Combining dictionary that contains lists, on another dictionary-CodePudding

I have the follow dictionary: dict1

{
    '1': {
        'departure_date': datetime.date(2023, 6, 6),
        'airline': 'QR'
    },
    '2': {
        'departure_date': datetime.date(2023, 6, 7),
        'airline': 'QR'
    },
    '3': {
        'departure_date': datetime.date(2023, 6, 23),
        'airline': 'QR'
    },
    '4': {
        'departure_date': datetime.date(2023, 6, 24),
        'airline': 'QR'
    }
}

And the following dictionary: dict2

{
    1: [1, 2],
    2: [1, 2]
}

Desired output should be the following:

{
    '1': {
        '1': {
            'departure_date': datetime.date(2023, 6, 6),
            'airline': 'QR'
        },
        '2': {
            'departure_date': datetime.date(2023, 6, 7),
            'airline': 'QR'
        }
    },
    '2': {
        '1': {
            'departure_date': datetime.date(2023, 6, 23),
            'airline': 'QR'
        },
        '2': {
            'departure_date': datetime.date(2023, 6, 24),
            'airline': 'QR'
        }
    }
}

The combined list should look as the above.
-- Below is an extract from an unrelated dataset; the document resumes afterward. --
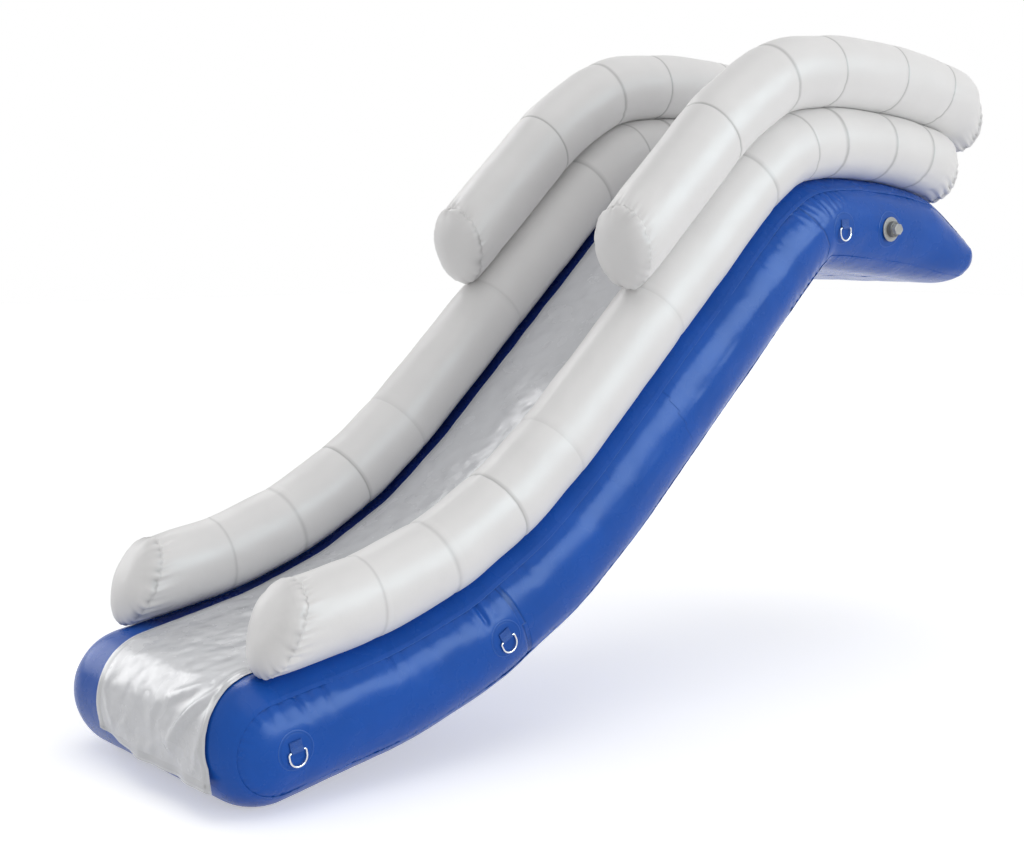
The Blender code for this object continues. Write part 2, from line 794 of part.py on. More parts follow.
def lashing(shop, place_name, distance, side, hand):
    """One lashing point: patch, strap and the D-ring that hangs in it."""
    anchor = Anchor(distance, side, RING_DROPS[place_name])
    patch(shop, f"ring_patch_{place_name}_{hand}", anchor, RING_PATCH_RADIUS)
    loop = RING_WIRE / 2 + RUN + STRAP
    bar = anchor.frame(CLEAR + PATCH + CLEAR + loop)
    upright = bar @ Matrix(((0, 0, -1, 0), (0, 1, 0, 0), (1, 0, 0, 0), (0, 0, 0, 1)))
    name = f"ring_strap_{place_name}_{hand}"
    outlines = [strap_outline(loop), circle(RING_WIRE / 2 + RUN)]
    shop.add(name, flat_plate(name, outlines, STRAP_WIDTH), "blue", upright)
    name = f"ring_{place_name}_{hand}"
    line = [(x, y, 0.0) for x, y in ring_line()]
    shop.add(name, wire(name, line, RING_WIRE / 2, closed=True), "steel", bar)


def washer_profile(outer, inner, low, high):
    """Closed profile of a plain ring."""
    return ((outer, high), (outer, low), (inner, low), (inner, high))


def spider_outlines(bore):
    """A round plate with windows between its arms, and a guide hole for the stem."""
    rim = bore - CLEAR
    outlines = [circle(rim, TURN_STEPS), circle(STEM_RADIUS + RUN)]
    half = math.radians(WINDOW_HALF_TURN)
    for arm in range(SPIDER_ARMS):
        middle = 2 * math.pi * arm / SPIDER_ARMS
        turns = np.linspace(middle - half, middle + half, WINDOW_STEPS)
        window = [(rim - SPIDER_RIM, turn) for turn in turns]
        window += [(SPIDER_HUB, turn) for turn in turns[::-1]]
        outlines.append([(r * math.cos(turn), r * math.sin(turn)) for r, turn in window])
    return outlines


def helix(radius, low, high, turns):
    """Points of a coil spring."""
    steps = turns * COIL_STEPS
    points = []
    for step in range(steps + 1):
        turn = 2 * math.pi * step / COIL_STEPS
        height = low + (high - low) * step / steps
        points.append((radius * math.cos(turn), radius * math.sin(turn), height))
    return points


def valve(shop, panel):
    """The inflation valve, from its inner nut to its six-sided cap grip, on the near side."""
    anchor = Anchor(VALVE_STATION, 1, VALVE_DROP)
    frame = anchor.frame()
    backing = patch(shop, "valve_patch", anchor, VALVE_PATCH_RADIUS)
    hole = shop.cutter("valve_hole", THROAT_RADIUS + RUN, 2 * THROAT_DEPTH, frame)
    join(backing, hole, "DIFFERENCE")
    join(panel, hole, "DIFFERENCE")
    seat = CLEAR + PATCH + CLEAR
    rim = FLANGE_RADIUS - GASKET_INSET
    seal = washer_profile(rim, THROAT_RADIUS + RUN, seat, seat + GASKET)
    spin(shop.add("valve_gasket", turned("valve_gasket", seal), "dark", frame))
    low = seat + GASKET + CLEAR
    high = low + FLANGE_HEIGHT
    collar = high + COLLAR_HEIGHT
    body = (
        (COLLAR_RADIUS, collar),
        (COLLAR_RADIUS, high),
        (FLANGE_RADIUS - FLANGE_EDGE, high),
        (FLANGE_RADIUS, high - FLANGE_EDGE),
        (FLANGE_RADIUS, low),
        (THROAT_RADIUS, low),
        (THROAT_RADIUS, -THROAT_DEPTH),
        (THROAT_BORE, -THROAT_DEPTH),
        (THROAT_BORE, collar),
    )
    spin(shop.add("valve_body", turned("valve_body", body), "grey", frame))
    under = -WALL - CLEAR
    nut = washer_profile(NUT_RADIUS, THROAT_RADIUS + RUN, under - NUT_HEIGHT, under)
    spin(shop.add("valve_nut", turned("valve_nut", nut), "grey", frame))
    guide = frame @ Matrix.Translation((0, 0, -SPIDER_DEPTH))
    plate = flat_plate("valve_spider", spider_outlines(THROAT_BORE), SPIDER_THICKNESS)
    shop.add("valve_spider", plate, "grey", guide)
    spring_low = -SPIDER_DEPTH + SPIDER_THICKNESS / 2 + CLEAR
    head = collar - STEM_HEAD_DEPTH
    spring_high = head - STEM_HEAD - CLEAR
    disc = (THROAT_RADIUS + THROAT_BORE) / 2 + DISC_LAP
    seat_low = -THROAT_DEPTH - CLEAR
    poppet = (
        (0.0, head),
        (STEM_HEAD_RADIUS, head),
        (STEM_HEAD_RADIUS, head - STEM_HEAD),
        (STEM_RADIUS, head - STEM_HEAD),
        (STEM_RADIUS, seat_low),
        (disc, seat_low),
        (disc, seat_low - DISC),
        (0.0, seat_low - DISC),
    )
    spin(shop.add("valve_poppet", turned("valve_poppet", poppet), "grey", frame))
    half = SPRING_WIRE / 2
    coil_radius = STEM_RADIUS + RUN + 3 * half
    coil = helix(coil_radius, spring_low + half, spring_high - half, SPRING_TURN_COUNT)
    spring = wire("valve_spring", coil, half, closed=False)
    shop.add("valve_spring", spring, "steel", frame)
    washer_low = collar + CLEAR
    washer = washer_profile(COLLAR_RADIUS, THROAT_BORE, washer_low, washer_low + WASHER)
    piece = shop.add("cap_washer", turned("cap_washer", washer), "dark", frame)
    spin(piece)
    ceiling = washer_low + WASHER + CLEAR
    roof = ceiling + CAP_TOP
    cap = (
        (0.0, roof),
        (CAP_RADIUS - CAP_EDGE, roof),
        (CAP_RADIUS, roof - CAP_EDGE),
        (CAP_RADIUS, high + 2 * CLEAR),
        (COLLAR_RADIUS + RUN, high + 2 * CLEAR),
        (COLLAR_RADIUS + RUN, ceiling),
        (0.0, ceiling),
    )
    lid = shop.add("valve_cap", turned("valve_cap", cap), "grey", frame)
    spin(lid)
    tip, flank = GRIP_LENGTH / 2, GRIP_WIDTH / 2
    shoulder = tip * GRIP_END
    outline = (
        (-tip, 0.0),
        (-shoulder, -flank),
        (shoulder, -flank),
        (tip, 0.0),
        (shoulder, flank),
        (-shoulder, flank),
    )
    grip_curve = flat_plate("valve_grip", [outline], GRIP_HEIGHT + CAP_TOP / 2)
    grip_frame = frame @ Matrix.Translation((0, 0, roof + GRIP_HEIGHT / 2 - CAP_TOP / 4))
    join(lid, mesh_tool(shop, "valve_grip", grip_curve, grip_frame), "UNION")


def mesh_tool(shop, name, curve, matrix):
    """A curve turned into a welded mesh, kept with the cutters for a Boolean."""
    maker = bpy.data.objects.new(name, curve)
    shop.cutters.objects.link(maker)
    maker.matrix_world = matrix
    graph = bpy.context.evaluated_depsgraph_get()
    mesh = bpy.data.meshes.new_from_object(maker.evaluated_get(graph))
    bpy.data.objects.remove(maker)
    shape = bmesh.new()
    shape.from_mesh(mesh)
    bmesh.ops.remove_doubles(shape, verts=shape.verts, dist=0.00001)
    shape.to_mesh(mesh)
    shape.free()
    tool = bpy.data.objects.new(name, mesh)
    tool.matrix_world = matrix
    tool.hide_render = True
    tool.display_type = "WIRE"
    shop.cutters.objects.link(tool)
    return tool


def main():
    """Build every piece of the slide."""
    shop = Workshop()
    base = wrap_panel(shop)
    sides = {}
    for hand, side in HANDS.items():
        sides[hand] = side_panel(shop, f"base_side_panel_{hand}", side)
    webs(shop)
    for hand, side in HANDS.items():
        lower, tubes = rails(shop, side, hand)
        air_sleeves(shop, side, hand, lower, tubes, base)
        for place_name, distance in RING_STATIONS.items():
            lashing(shop, place_name, distance, side, hand)
    slide_sheet(shop)
    valve(shop, sides["right"])


main()
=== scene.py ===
"""Inflatable yacht slide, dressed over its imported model.

The chambers are welded from coated fabric, so each one is a softened skin with its own seams,
laps and puckers. Metres, +Z up, +Y from the water end to the boat, X across.
"""

import logging
import math
from collections.abc import Callable, Sequence
from dataclasses import dataclass, field
from enum import Enum

import bmesh
import bpy
import numpy as np
from mathutils import Matrix, Vector


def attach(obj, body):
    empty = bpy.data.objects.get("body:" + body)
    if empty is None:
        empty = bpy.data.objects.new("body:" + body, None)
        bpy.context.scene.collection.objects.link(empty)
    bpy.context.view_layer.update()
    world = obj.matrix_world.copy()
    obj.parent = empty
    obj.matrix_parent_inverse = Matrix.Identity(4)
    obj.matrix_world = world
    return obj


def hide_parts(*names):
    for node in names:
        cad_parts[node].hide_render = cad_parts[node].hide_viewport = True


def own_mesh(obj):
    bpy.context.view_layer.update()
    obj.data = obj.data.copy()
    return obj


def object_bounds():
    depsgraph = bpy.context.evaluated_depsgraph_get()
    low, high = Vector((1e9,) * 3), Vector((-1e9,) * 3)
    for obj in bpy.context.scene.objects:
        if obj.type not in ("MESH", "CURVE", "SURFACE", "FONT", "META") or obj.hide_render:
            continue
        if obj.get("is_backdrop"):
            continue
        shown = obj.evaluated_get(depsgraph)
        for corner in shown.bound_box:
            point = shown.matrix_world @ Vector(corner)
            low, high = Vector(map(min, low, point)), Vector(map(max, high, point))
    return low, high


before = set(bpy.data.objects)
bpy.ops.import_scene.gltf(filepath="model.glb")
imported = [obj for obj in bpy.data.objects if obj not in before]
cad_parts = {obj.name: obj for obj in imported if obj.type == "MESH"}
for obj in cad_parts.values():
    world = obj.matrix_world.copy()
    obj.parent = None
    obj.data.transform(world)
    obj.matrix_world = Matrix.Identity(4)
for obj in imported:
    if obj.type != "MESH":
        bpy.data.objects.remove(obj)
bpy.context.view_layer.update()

LOG = logging.getLogger("yacht_slide")
Array = np.ndarray
Color = tuple[float, float, float]
Point2 = tuple[float, float]
Point3 = tuple[float, float, float]
Socket = bpy.types.NodeSocket
Material = bpy.types.Material

BODY = "slide"
# Spacing of the fabric's threads and of the webbing's ribs, and the wave texture's scale for 1 m.
WEAVE = 0.0012
RIB = 0.0011
WAVE_SCALE = 0.314


class Hand(Enum):
    """The two sides of the slide."""

    LEFT = -1
    RIGHT = 1

    @property
    def label(self) -> str:
        """The side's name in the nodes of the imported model."""
        return self.name.lower()


class Level(Enum):
    """The two rails of a side."""

    LOWER = "lower"
    UPPER = "upper"


class Slot(Enum):
    """Names of the record's material slots; no new piece here is given one."""

    BLUE = "blue_fabric"
    WHITE = "white_fabric"
    SHEET = "sheet"
    STEEL = "steel"
    PLASTIC = "valve_plastic"


# Small geometry


def along(slope: float) -> Array:
    """Unit vector in (y, z) along a slope in radians."""
    return np.array((math.cos(slope), math.sin(slope)))


def upward(slope: float) -> Array:
    """Unit vector in (y, z) square to a slope, on its upper side."""
    return np.array((-math.sin(slope), math.cos(slope)))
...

It should take the dict2 as the structure if I can call it that.

CodePudding user response：

One approach:

itd1 = iter(dict1.values())
res = {k: {v: next(itd1) for v in vs} for k, vs in dict2.items()}
print(res)

Output

{1: {1: {'airline': 'QR',
         'departure_date': datetime.datetime(2023, 6, 6, 0, 0)},
     2: {'airline': 'QR',
         'departure_date': datetime.datetime(2023, 6, 7, 0, 0)}},
 2: {1: {'airline': 'QR',
         'departure_date': datetime.datetime(2023, 6, 23, 0, 0)},
     2: {'airline': 'QR',
         'departure_date': datetime.datetime(2023, 6, 24, 0, 0)}}}

The above dictionary comprehension is equivalent to the following nested for loops:

itd1 = iter(dict1.values())
res = {}
for k, vs in dict2.items():
    row = {}
    for v in vs:
        row[v] = next(itd1)
    res[k] = row

CodePudding user response：

from collections import defaultdict
d3 = defaultdict(dict)
   for k2, values2 in d2.items():
      for value2 in values2:
         d3[str(k2)][str(value2)] = d1[str(k2)]